Warum habt ihr eure Lehrerin nicht gefragt?

Ben: „Die war gar nicht im Klassenraum, sie war gerade ins Lehrerzimmer gegangen. Wir durften in der Zeit allein im Internet suchen.“

Daniel Schlep: „Es geht nicht, dass die Kinder in dem Moment mit ihrer Verunsicherung allein sind. Schule sollte ein geschützter Raum sein – und auf einmal geht es da ums Geld. Und die Kinder sind online ohne Aufsicht auf irgendwelchen Seiten unterwegs.“

Daniel Schlep, Medienpädagoge
Daniel Schlep zeigt immer wieder auf, an welchen Stellen es mit der Digitalisierung an Schulen noch hapert. © Martina Niehaus

Was kann man denn dagegen machen? Lehrerinnen und Lehrer müssen im Alltag öfter mal den Klassenraum verlassen.

Daniel Schlep: „Man kann in Netzwerken, Systemen und Browsern viel justieren, bis hin zum kompletten Abblocken bestimmter Zugriffe und Abgriffe. Grundschullehrkräfte sollten bei der Internetnutzung aber auf jeden Fall im Raum sein und die Seiten teilweise auch vorselektieren. Immer vorausgesetzt, sie wissen, was sie da tun.“

Und an Bens Schule war es nicht so?

Ben: „Zumindest unser Englischlehrer wusste selbst nicht, was Cookies sind. Er hat sich gewundert, warum er die Seite nicht öffnen kann, weil er die Cookies nicht gesehen hat. Und alle schrien: ‚Sie müssen nur da unten auf ‚zustimmen‘ klicken!‘“

Daniel Schlep: „So sind die meisten Kinder leider von zu Hause aus trainiert. Eltern wissen über die Hintergründe oftmals genauso wenig wie die Kinder. Dabei geht es nicht um trockene Gesetze, sondern um die tatsächlichen Auswirkungen der versteckten Datensammelei.“

Tablet in der Schule
Eine siebenjährige Erstklässlerin sitzt vor einem iPad. Medienpädagoge Daniel Schlep sagt: „Kinder müssen schon in diesem Alter in Sachen Datenschutz sensibilisiert werden.“ © picture alliance/dpa

Das System schickt aber auch Warnungen, wenn es mal kritisch wird.
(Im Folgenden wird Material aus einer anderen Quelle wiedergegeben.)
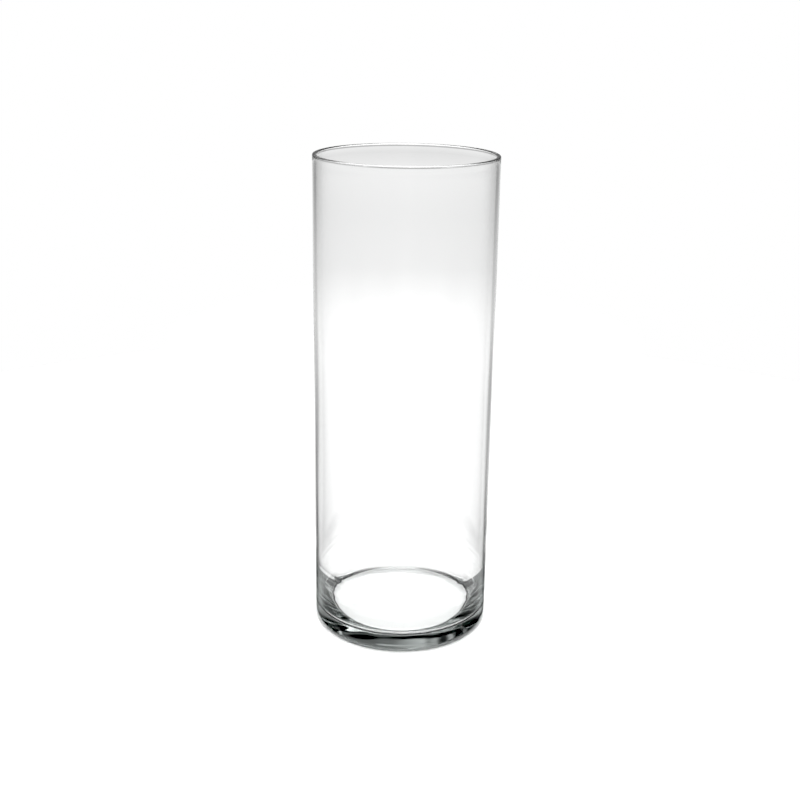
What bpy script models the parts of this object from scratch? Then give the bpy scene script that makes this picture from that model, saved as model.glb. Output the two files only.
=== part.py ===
"""Tall clear glass cylinder vase.

One piece of glass: a straight wall with a fire-polished lip that is slightly beaded on the inside,
thickening into a heavy base with a rounded heel and a flat polished underside. Metres, +Z up. The
origin is the centre of the underside, on the surface that the vase stands on, and +Z is the axis of
the bore.
"""

import math

import bmesh
import bpy

# Driving dimensions
HEIGHT = 0.400
OUTER_RADIUS = 0.074
WALL = 0.0031
LIP_THICKNESS = 0.0034
LIP_CROWN = 0.0010
LIP_BLEND = 0.0015
BASE_THICKNESS = 0.013
HEEL_WIDTH = 0.005
HEEL_HEIGHT = 0.0075
CORNER_WIDTH = 0.0095
CORNER_HEIGHT = 0.045

# Fineness of the turned surface
TURN_STEPS = 72
LIP_STEPS = 8
BLEND_STEPS = 3
HEEL_STEPS = 6
CORNER_STEPS = 14
MERGE_DISTANCE = 0.00001
SHARP_ANGLE = math.radians(35)

# Clear soda-lime glass
GLASS_COLOUR = (0.93, 0.96, 0.95, 1.0)
GLASS_ROUGHNESS = 0.02
GLASS_INDEX = 1.52

# Dimensions that follow from the ones above
INNER_RADIUS = OUTER_RADIUS - WALL
LIP_HEIGHT = HEIGHT - LIP_CROWN
FLOOR_RADIUS = INNER_RADIUS - CORNER_WIDTH
FOOT_RADIUS = OUTER_RADIUS - HEEL_WIDTH


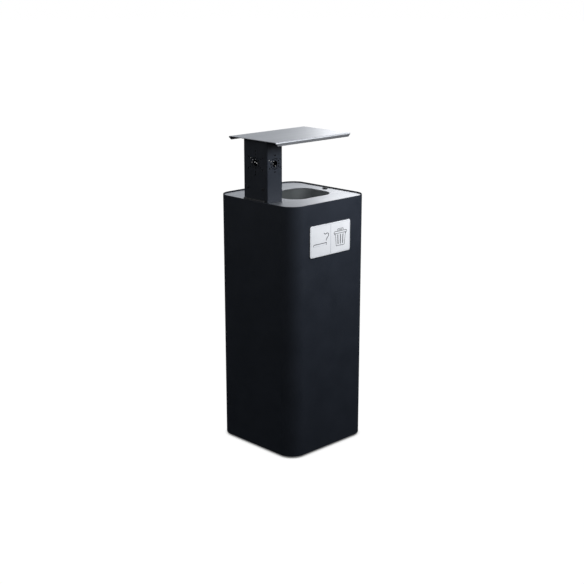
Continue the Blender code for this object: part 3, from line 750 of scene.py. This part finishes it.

Ben: „Ja, das hatten wir auch mal. Wir sollten auf eine Seite gehen, und ein Freund von mir hatte in der Suche einen Wortdreher. Da blitzte dann eine Warnung auf, dass die Seite unsicher ist. Als er die Lehrerin gefragt hat, sagte sie: Nein, du kannst ruhig da draufgehen, die Seite ist definitiv sicher. Sie meinte ja die Seite, die sie uns gesagt hatte. Aber mein Freund war ganz woanders gelandet.“

Daniel Schlep: „Ein Klassiker in allen Schulformen. Kinder melden eine Sicherheitswarnung, und das Lehrpersonal sagt einfach, alles sei sicher. Diese Medienerziehung ist gefährlich. Lehrkräfte haben einen Vorbildcharakter. Da können sie den Kindern nicht sagen: ‚Die Ampel ist zwar rot, aber lauft ruhig los.‘“

Aber irgendwann ist auch die digitale Schulstunde zu Ende…

Ben: „Ja, dann klappen immer alle Kinder die iPads der Schule einfach zu. Ich hab eigentlich gelernt, dass man sich dann abmelden sollte.“

Daniel Schlep: „Kinder müssten sich nach jeder Nutzung mit persönlichen Accounts auf den Geräten der Schule abmelden. Aber dies wird nicht erklärt. Das Tablet wird zugeklappt wie ein Buch. Im Hintergrund bleibt der Account zumindest eine Zeit lang aktiv. Das ist IT-sicherheitstechnisch gefährlich und medienpädagogisch absoluter Mist. Also: man meldet sich immer ab. Immer.“

*Ben hat eigentlich einen anderen Namen. Sein Name und der Name seiner Grundschule sind der Redaktion aber bekannt.

  • Daniel Schlep ist Medienpädagoge. Sein Ziel ist es, Kompetenz, Kreativität und Kritikfähigkeit im Umgang mit Medien zu schaffen.
  • Schlep hat über viele Jahre Gespräche mit Menschen über Medien geführt. In seinem Gesprächskonzept „Menschen über Medien“ möchte er ihnen mit ihren Fragen, ihren Ängsten und ihrer Kritik eine Stimme geben – auch anonym.
  • Die fortschreitende Digitalisierung werde, so Schlep, oftmals von offiziellen Stellen naiv und unreflektiert behandelt. Viele Menschen würden sich gern äußern, sähen sich allerdings dem Druck des Mainstreams ausgesetzt.
  • Der Titel „Menschen über Medien“ zeigt auf, dass Menschen über Medien sprechen und zeitgleich generell über Medien stehen sollten.